The man was on vacation with a group of nine British alpinists. They put into action their plan to climb to the summit of Mont-Blanc. The group did not hire the services of High Mountain Guides.
After a long and exhausting ascent, Friday morning they reached the summit of Mont-Blanc. On the descent, the group decided to split: five of the climbers returned immediately to Chamonix; four remained at the Gouter Refuge, where they spent the night. Saturday morning, they continued their descent on the classic route.
The victim was crossing the infamous Grand Couloir, AKA: Death Gully at an altitude of 3400m when he lost his balance, slipped and fell and estimated 300m. Another climber in the group alerted the PGHM Chamonix. They despatch a helicopter to locate and receive the body of the dead climber.

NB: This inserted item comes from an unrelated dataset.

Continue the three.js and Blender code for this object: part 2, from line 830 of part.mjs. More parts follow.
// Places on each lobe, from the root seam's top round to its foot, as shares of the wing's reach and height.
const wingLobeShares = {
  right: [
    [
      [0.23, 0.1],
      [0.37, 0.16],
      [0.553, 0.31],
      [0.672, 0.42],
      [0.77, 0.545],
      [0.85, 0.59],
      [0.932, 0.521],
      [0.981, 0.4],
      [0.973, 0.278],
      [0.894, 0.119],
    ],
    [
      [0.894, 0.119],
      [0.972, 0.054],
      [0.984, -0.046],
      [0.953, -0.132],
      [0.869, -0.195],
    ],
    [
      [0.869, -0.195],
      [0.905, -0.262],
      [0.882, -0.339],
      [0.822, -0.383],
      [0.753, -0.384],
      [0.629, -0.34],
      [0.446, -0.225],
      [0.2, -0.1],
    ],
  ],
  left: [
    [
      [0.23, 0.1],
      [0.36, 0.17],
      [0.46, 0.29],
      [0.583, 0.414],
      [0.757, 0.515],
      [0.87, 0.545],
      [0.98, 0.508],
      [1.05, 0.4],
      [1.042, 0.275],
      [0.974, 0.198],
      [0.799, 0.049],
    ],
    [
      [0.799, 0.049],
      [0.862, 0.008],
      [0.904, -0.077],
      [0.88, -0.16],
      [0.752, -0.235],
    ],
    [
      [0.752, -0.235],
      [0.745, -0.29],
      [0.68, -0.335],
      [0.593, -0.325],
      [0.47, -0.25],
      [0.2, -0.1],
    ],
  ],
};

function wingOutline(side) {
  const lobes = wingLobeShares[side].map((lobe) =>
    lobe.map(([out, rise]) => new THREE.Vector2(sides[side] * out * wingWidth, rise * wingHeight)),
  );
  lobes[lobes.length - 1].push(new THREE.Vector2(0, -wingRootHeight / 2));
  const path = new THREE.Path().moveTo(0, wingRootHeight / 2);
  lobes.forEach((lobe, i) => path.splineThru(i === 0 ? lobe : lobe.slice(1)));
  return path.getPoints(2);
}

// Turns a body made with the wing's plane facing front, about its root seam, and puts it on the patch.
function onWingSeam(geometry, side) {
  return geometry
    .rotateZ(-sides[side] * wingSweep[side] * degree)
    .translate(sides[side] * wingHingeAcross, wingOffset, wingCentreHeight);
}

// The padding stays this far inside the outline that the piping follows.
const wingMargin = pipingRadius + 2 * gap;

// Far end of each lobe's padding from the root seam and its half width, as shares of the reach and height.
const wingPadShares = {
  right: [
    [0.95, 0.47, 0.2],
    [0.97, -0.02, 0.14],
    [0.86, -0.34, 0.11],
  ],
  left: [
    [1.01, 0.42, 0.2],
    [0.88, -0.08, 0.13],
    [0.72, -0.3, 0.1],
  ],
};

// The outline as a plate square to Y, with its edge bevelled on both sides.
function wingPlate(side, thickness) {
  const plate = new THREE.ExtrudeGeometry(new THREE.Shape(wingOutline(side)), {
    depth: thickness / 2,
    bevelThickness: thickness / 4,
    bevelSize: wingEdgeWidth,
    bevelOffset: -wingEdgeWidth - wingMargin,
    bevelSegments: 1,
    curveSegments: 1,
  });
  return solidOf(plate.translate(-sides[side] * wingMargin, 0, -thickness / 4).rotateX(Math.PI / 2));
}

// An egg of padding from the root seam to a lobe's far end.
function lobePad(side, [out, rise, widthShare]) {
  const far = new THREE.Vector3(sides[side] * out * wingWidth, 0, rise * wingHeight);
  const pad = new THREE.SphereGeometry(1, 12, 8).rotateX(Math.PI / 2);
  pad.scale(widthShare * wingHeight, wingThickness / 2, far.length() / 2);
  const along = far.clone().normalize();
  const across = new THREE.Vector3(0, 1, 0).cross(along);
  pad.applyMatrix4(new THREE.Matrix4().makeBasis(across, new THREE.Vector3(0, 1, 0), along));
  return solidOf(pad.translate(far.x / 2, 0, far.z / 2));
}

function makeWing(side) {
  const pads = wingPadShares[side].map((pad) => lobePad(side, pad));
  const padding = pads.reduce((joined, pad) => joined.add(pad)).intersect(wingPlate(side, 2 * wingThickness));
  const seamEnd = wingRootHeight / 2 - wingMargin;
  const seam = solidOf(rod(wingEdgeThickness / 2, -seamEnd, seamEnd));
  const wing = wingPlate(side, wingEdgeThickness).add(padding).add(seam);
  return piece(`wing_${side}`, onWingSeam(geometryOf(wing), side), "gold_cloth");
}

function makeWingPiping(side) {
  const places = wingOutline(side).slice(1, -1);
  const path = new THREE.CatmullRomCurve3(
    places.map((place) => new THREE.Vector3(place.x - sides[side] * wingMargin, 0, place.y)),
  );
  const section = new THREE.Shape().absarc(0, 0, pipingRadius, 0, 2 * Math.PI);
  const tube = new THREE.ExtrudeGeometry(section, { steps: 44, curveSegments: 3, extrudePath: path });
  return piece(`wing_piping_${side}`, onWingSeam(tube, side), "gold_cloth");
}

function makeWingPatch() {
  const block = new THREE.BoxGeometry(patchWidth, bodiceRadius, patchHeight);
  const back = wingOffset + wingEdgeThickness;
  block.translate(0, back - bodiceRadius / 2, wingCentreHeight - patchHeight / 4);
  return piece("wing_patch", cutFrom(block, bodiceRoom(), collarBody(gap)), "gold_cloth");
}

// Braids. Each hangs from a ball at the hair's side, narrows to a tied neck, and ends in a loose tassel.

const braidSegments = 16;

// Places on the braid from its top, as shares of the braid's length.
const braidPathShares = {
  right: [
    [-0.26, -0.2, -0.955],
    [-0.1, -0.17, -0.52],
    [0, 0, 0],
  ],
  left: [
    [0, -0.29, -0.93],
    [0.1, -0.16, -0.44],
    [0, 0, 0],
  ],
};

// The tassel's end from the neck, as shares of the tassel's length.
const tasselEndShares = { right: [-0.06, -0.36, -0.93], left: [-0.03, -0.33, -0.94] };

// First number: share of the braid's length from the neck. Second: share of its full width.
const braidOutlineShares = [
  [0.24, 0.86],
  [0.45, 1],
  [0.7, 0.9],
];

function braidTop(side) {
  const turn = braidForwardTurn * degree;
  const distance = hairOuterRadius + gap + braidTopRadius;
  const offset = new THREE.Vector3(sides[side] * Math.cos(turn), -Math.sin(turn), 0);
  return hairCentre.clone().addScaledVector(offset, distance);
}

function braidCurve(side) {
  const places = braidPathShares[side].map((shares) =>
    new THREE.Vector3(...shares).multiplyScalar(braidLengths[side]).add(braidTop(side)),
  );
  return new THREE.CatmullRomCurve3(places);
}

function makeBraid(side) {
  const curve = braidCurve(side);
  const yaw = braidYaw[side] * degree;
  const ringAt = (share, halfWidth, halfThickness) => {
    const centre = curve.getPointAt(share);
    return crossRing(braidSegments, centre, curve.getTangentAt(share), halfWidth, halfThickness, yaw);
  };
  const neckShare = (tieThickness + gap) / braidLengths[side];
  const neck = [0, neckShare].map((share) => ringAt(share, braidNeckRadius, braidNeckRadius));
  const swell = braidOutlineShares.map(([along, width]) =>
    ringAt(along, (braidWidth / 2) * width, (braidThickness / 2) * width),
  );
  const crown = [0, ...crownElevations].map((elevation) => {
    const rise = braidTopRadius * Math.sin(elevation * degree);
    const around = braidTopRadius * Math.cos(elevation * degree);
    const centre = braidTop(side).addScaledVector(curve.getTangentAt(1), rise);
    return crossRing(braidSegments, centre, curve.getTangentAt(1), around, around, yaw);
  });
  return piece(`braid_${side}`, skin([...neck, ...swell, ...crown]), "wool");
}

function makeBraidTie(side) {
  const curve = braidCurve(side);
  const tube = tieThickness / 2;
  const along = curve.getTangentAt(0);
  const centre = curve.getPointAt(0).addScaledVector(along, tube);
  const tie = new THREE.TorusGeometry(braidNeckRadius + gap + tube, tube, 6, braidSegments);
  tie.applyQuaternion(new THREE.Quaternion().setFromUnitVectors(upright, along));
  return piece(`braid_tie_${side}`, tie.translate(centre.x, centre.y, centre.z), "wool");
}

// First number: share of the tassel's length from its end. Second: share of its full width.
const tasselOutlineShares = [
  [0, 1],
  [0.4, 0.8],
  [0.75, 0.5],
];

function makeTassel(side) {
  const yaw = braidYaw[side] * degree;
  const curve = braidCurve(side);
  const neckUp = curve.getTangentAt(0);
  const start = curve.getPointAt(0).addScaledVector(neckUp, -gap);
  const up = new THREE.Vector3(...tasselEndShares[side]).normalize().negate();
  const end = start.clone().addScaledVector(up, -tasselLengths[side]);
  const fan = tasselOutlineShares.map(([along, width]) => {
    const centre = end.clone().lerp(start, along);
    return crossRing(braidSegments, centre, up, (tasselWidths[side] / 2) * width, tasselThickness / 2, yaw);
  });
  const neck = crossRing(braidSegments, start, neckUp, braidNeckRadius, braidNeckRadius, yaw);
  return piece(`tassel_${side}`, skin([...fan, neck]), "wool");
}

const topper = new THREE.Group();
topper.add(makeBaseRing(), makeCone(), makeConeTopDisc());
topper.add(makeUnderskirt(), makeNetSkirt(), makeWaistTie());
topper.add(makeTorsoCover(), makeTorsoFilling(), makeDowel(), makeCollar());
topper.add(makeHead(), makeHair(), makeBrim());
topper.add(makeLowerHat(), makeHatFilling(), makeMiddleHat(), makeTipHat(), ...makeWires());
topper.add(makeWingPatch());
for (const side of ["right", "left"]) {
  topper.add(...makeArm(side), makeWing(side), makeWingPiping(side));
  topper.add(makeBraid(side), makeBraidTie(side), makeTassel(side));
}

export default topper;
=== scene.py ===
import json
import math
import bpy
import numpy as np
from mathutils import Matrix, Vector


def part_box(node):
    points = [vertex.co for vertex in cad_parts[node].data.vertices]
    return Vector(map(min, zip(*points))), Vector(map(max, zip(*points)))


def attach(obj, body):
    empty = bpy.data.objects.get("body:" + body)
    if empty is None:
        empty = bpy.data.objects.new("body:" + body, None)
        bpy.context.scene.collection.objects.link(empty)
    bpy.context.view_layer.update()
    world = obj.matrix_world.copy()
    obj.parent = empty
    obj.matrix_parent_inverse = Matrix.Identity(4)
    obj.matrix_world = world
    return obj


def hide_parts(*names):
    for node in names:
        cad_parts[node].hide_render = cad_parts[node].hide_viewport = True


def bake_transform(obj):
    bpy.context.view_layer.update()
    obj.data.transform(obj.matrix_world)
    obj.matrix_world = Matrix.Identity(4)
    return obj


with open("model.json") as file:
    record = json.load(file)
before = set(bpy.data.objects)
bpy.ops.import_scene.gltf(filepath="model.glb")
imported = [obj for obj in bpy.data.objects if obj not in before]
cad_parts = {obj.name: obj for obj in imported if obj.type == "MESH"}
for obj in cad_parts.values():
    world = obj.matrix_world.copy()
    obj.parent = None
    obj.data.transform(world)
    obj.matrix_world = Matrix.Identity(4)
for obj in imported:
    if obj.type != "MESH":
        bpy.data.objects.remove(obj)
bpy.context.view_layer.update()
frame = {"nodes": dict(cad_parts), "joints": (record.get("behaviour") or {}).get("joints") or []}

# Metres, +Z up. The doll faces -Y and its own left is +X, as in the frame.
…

Crossing the Grand Couloir is exceptionally dangerous. The danger is posed by falling rock and ice. In this case, the victim was not struck by a projectile, but the heightened risk of being struck can place a climber at greater risk of a slip or trip and subsequent fall. Many climbers look up the Couloir, in the hope that they can see and avoid a falling projectile; with their eyes averted from the narrow and treacherous path, the risk of a slip is elevated.
In London, a spokesperson for the Foreign Office said: 'We are aware of the death of a British national in France on 21 September. We are providing consular assistance at this difficult time.'
As is standard procedure for the Chamonix PGHM, the name of the victim has not been released to the press.